Anybody has suceesful experience on cuda 4.0’s new feature cudaHostRegister? I google this, but I don’t find very clear good sample code. Here is my problematic code. After calling cudaHostGetDevicePointer((void **) &devPtrA, (void *) A, 0), I found devPtrA is still NULL. So the kernel was not called successfully.
// printf() is only supported // for devices of compute capability 2.0 and above
/*
#if defined(CUDA_ARCH) && (CUDA_ARCH < 200)

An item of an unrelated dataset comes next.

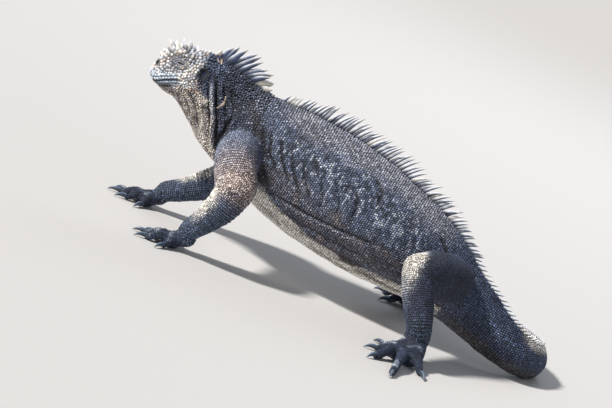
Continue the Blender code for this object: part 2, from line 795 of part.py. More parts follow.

#define printf(f, …) ((void)(f, VA_ARGS),0)
*/
#include <stdio.h>
#define SIZE 10
#include <cuda.h>
// Kernel definition, see also section 4.2.3 of Nvidia Cuda Programming Guide
global void vecAdd(float* A, float* B, float* C) {
// threadIdx.x is a built-in variable provided by CUDA at runtime
int i = threadIdx.x;
// A[i] = 0;
// B[i] = i;
C[i] = A[i] + B[i];
// printf(“A[%d]=%f, B[%d]=%f, C[%d]=%f\n”, i, A[i], i, B[i], i, C[i]);
}
int main() {
int N = SIZE;
int memsize = SIZE * sizeof(float);
cudaDeviceProp deviceProp;
// Get properties and verify device 0 supports mapped memory
cudaGetDeviceProperties(&deviceProp, 0);
if (!deviceProp.canMapHostMemory) {
fprintf(stderr, "Device %d cannot map host memory!\n", 0);
exit(EXIT_FAILURE);
}
// set the device flags for mapping host memory
cudaSetDeviceFlags(cudaDeviceMapHost);
// float A, B, C;
float * A, *B, *C;
float *devPtrA, *devPtrB, *devPtrC;
A = (float*) malloc(memsize);
B = (float*) malloc(memsize);
C = (float*) malloc(memsize);
cudaHostRegister(A, memsize, cudaHostRegisterMapped);
cudaHostRegister(B, memsize, cudaHostRegisterMapped);
cudaHostRegister(C, memsize, cudaHostRegisterMapped);
for (int i = 0; i < SIZE; i++) {
A[i] = B[i] = i;
}
cudaHostGetDevicePointer((void **) &devPtrA, (void *) A, 0);
cudaHostGetDevicePointer((void **) &devPtrB, (void *) B, 0);
cudaHostGetDevicePointer((void **) &devPtrC, (void *) C, 0);
vecAdd<<<1, N>>>(devPtrA, devPtrB, devPtrC);
cudaDeviceSynchronize();
for (int i = 0; i < SIZE; i++)
printf("C[%d]=%f\n", i, C[i]);
cudaHostUnregister(A);
cudaHostUnregister(B);
cudaHostUnregister(C);
free(A);
free(B);
free(C);
}